Loin de vouloir entraîner un mouvement plus large, la Fédération interuniversitaire des doctorant·e·s en psychologie (FIDEP), qui menait cette bataille des stages, s’est efforcée de mettre en lumière les particularités de l’internat en psychologie qui en justifiaient la rémunération, en opposition aux stages obligatoires dans d’autres disciplines. Mais, contre la volonté de l’organisation, la campagne a tout de même permis de soulever d’importantes questions. En souhaitant justifier leur rémunération, les futur·e·s psychologues ont démontré que la charge de travail qui leur est confiée est aussi importante que celle des internes en médecine, remettant ainsi en question la hiérarchisation des domaines d’études. En effet, comment expliquer le fait que les stages dans des domaines comme la médecine, le droit ou le génie sont majoritairement rémunérés — et ce, avec la contribution de fonds publics —, alors que les stages dans des domaines comme le travail social, l’enseignement et les soins infirmiers ne le sont pas ? Pour les militant·e·s des Comités unitaires sur le travail étudiant (CUTE), la division genrée du travail apparaît comme une réponse évidente à cette question.
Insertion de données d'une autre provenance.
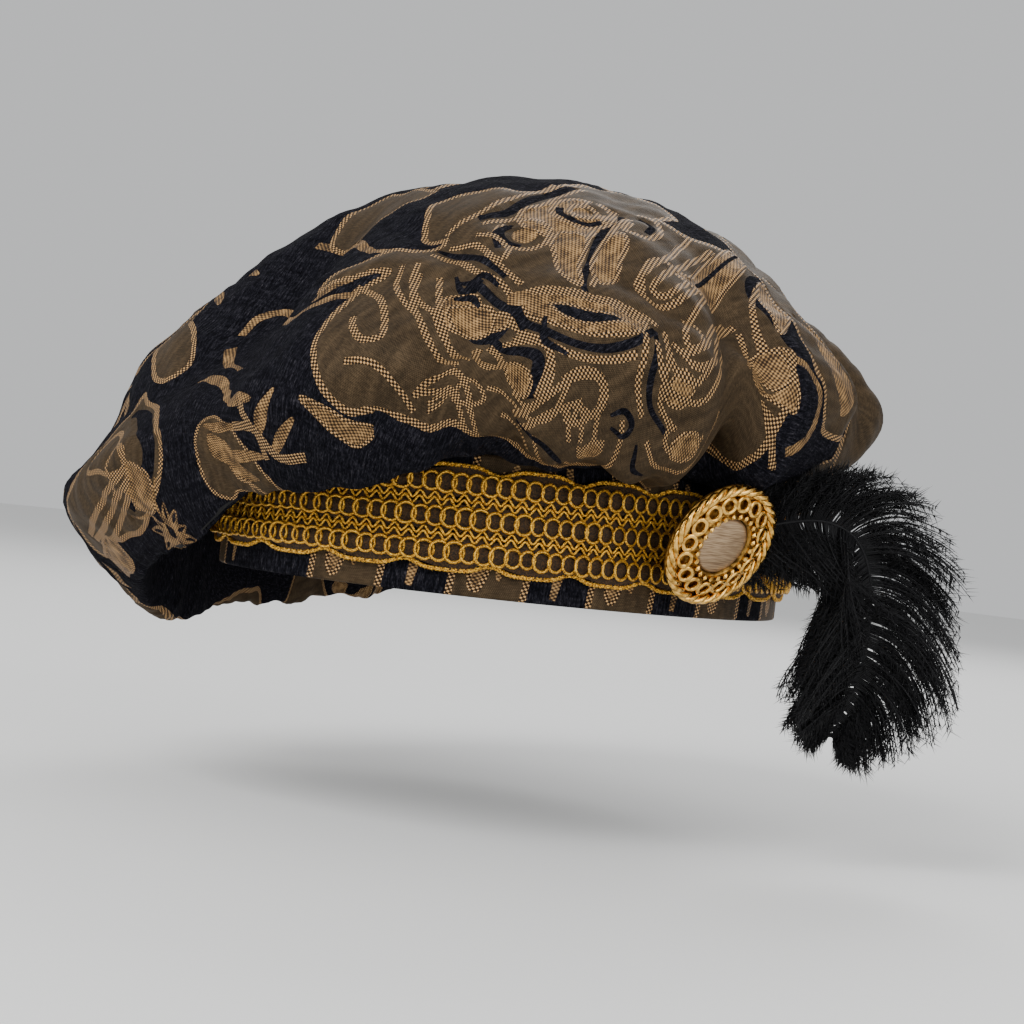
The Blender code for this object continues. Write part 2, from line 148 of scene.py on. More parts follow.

C’est donc pour profiter de cette conjoncture et proposer une nouvelle voie au mouvement étudiant que les militant·e·s des CUTE s’organisent, depuis la rentrée 2016, en comités autonomes dans les universités et les cégeps pour réclamer la rémunération des stages et, plus largement, la reconnaissance des études en tant que travail. Ces groupes défendent, entre autres, la grève générale des stagiaires comme moyen de pression pour obtenir gain de cause. En s’inspirant des campagnes internationales du salaire au travail ménager[6] et de Wages for Students[7], toutes deux menées dans les années 1970, les comités reprennent la thèse d’une hiérarchisation du travail dit productif « d’hommes », et donc rémunéré, et du travail dit reproductif, donc gratuit ou « de femmes » — thèse que les comités appliquent aux différents domaines d’études.

En effet, l’analyse féministe permet d’expliquer à la fois que les stages dans les domaines traditionnellement féminins, liés aux soins et à l’éducation, sont toujours accomplis gratuitement et que ceux relevant des domaines traditionnellement masculins sont bien souvent rémunérés. On observe ainsi une hiérarchisation des différents domaines d’études qui concorde avec la valeur attribuée au travail accompli dans leur cadre. Cette séparation entre les emplois dits d’hommes et de femmes, la naturalisation des compétences des femmes et la négation de la valeur de leur travail sont toutes des éléments essentiels à notre analyse. C’est dans cette perspective que les CUTE ont lancé un appel à la grève des stages le 16 février 2017, en inscrivant la campagne dans le mouvement international de grèves des femmes[8]. Pour l’occasion, près de 25 000 étudiant·e·s étaient en grève pour manifester en marge du Rendez-vous national de la main-d’œuvre à Québec[9]. Parmi ces personnes, plusieurs étaient membres de programmes historiquement moins actifs dans les mobilisations.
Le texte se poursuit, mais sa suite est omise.